To call his symphony “ecstatic” is scarcely to hint at the beside-oneself joy and celebration maintained throughout the opening movement. I know nothing like it in music. Soloists, chorus and an enormous orchestra surge forward in miracle after contrapuntal miracle, finally reaching a coda that leaves one gaping. The second and concluding movement, a setting of text from Goethe’s Faust, is twice the length of the opening movement. It comprises a series of pictorial and dramatic events which settle the question why Mahler wrote no operas: he did, but they are concealed in his symphonies. Vivid tone painting first sets a mysterious stony scene and then eloquently shapes and punctuates the passionate utterances of various characters. After frequent returns, joy and celebration as in the first movement take a new form, stunning the listener with a perpetuum mobile of soprano and alto solos. Joy is then surpassed by awe and reverence, first hushed, then thunderous: Komm Komm! Blicket auf…Come! Look up…After nearly ninety minutes, the symphony ends with a fully convincing representation of Sublimity, a grandeur truly climactic.

The perilously dense and complicated score of the Eighth requires massive performing forces and perfect conducting. Sir Georg Solti, with faultless performers and engineering, offers a recording that marries clarity, order and great dramatic power. This reviewer’s study of the score failed to suggest any way in which Solti’s performance could be significantly bettered.
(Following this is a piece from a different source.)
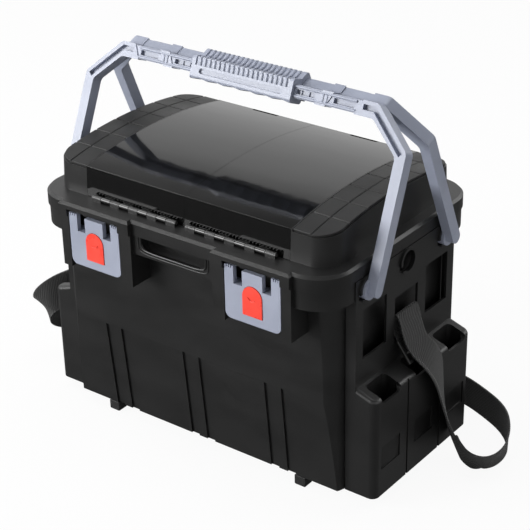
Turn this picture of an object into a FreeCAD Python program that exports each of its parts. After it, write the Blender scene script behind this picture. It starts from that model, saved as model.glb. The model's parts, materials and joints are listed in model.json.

Mahler, notorious as composer of grim, gnarled emotional torment and battle, is well met in the Eighth as lyricist, optimist, romantic and giver of joy. Nonetheless, like much of his music, the Eighth is probably an all-or-nothing matter: one despises it or falls in love with it. Those who love it love a symphony uniquely concerned with perfection, joy, rightness. Those who understand that music can offer practice in responses which the world at large might never engender, yet which may themselves transform the world, can find in Mahler’s Eighth challenge, adventure and hope.